Der systematische Doppelstandard des Westens und seines NATO-Militärbündnisses ist denn auch trotz Annahme des Entschließungsantrags unverkennbar. Entsprechend wurde denn auch die ursprüngliche Entschließungs-Intention, „die türkischen Angriffe auf alle kurdischen Ziele auf nationaler, europäischer und internationaler Ebene aufs Schärfste zu verurteilen und gegenüber offiziellen Vertreterinnen und Vertretern der Republik Türkei bei jeder Gelegenheit sowohl auf ein Ende der gewaltsamen Angriffe auf Kurdinnen und Kurden im eigenen Land und der Region als auch auf die umfassende Einhaltung der Menschenrechte generell zu pochen“, weitgehend dahingehend weichgezeichnet, „sich auf allen Ebenen weiterhin dafür einzusetzen, dass die Türkei ihren völkerrechtlichen Verpflichtungen in vollem Umfang nachkommt“. Einem gelernten Österreicher nur ein müdes Stirnrunzeln entlocken wiederum kann einem und einer freilich zudem der mitbeschlossene Satz, „die Verletzungen des Völkerrechts und der Menschenrechte weiterhin klar als solche zu bennen.“ Ein bedeutungsschwerer Satz, aber man muss dazu nicht das Kleingedruckte lesen, um sicher sein zu können, dass daraus gleichviel ebensowenig eine Verurteilung der – mit immerhin grünem Licht der NATO geführten – türkischen Militäroffensiven und Okkupationen als „völkerrechtswidrige Angriffskriege“ folgen werden, wie eine Klage gegen die Türkei vor der OPCW (Organisation für das Verbot chemischer Waffen) wegen Ankaras systematischem und breitflächigem Einsatz geächteter und verbotener chemischer Waffen gegen die kurdischen Rückzugsgebiete im Nordirak. Diesbezüglich geradezu verräterisch ist die Abwandlung vom Pochen die völkerrechtswidrigen Militäroffensiven und Menschenrechtsverletzungen überall und jederzeit „aufs Schärfste zu verurteilen“, zum unverbindlichen „Ersuchen“ sich „dafür einzusetzen“.

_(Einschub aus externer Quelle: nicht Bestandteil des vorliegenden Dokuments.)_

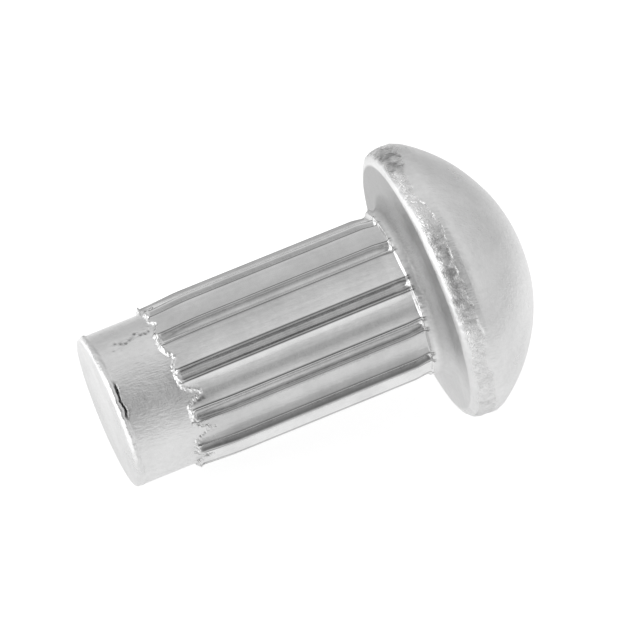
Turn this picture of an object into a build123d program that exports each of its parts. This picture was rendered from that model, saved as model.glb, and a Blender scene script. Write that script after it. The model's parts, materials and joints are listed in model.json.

Dabei wäre der Lackmustest es ernst zu meinen leicht zu bestehen: „Angriffskriege“ dürften „nicht straflos bleiben“, tönt es aus den westlichen Hauptstädten ja fast Tag für Tag unisono. Und mit ebenso doppeltem Zugenschlag dozierte Van der Bellen jüngst beim Neujahrsempfang vor dem Diplomatischen Corps: „Wir sind nicht neutral gegenüber dem eklatanten Bruch des Völkerrechts und gegenüber Kriegsverbrechen.“ Na, dann sollte eine entsprechende Anklage vor dem Internationalen Strafgerichtshof in Den Haag und ein internationaler Haftbefehl gegen Erdogan ja bereits in Arbeit sein, um auf den Weg gebracht zu werden. Es sei denn, der Westen ist – wie wir gerade auch in anderem Zusammenhang betonten – unauflöslich in seinen metropolitan-imperialen Doppelstandards verfangen und in Völkerrechtsfragen schlicht unlaubwürdig, wie es der Völkerrechtler, Professor für Internationales Strafrecht und Counsel sowie Richter am Internationalen Strafgerichtshof in Den Haag, Kai Ambos, in seinem jüngsten Buch „Doppelmoral“ anprangert.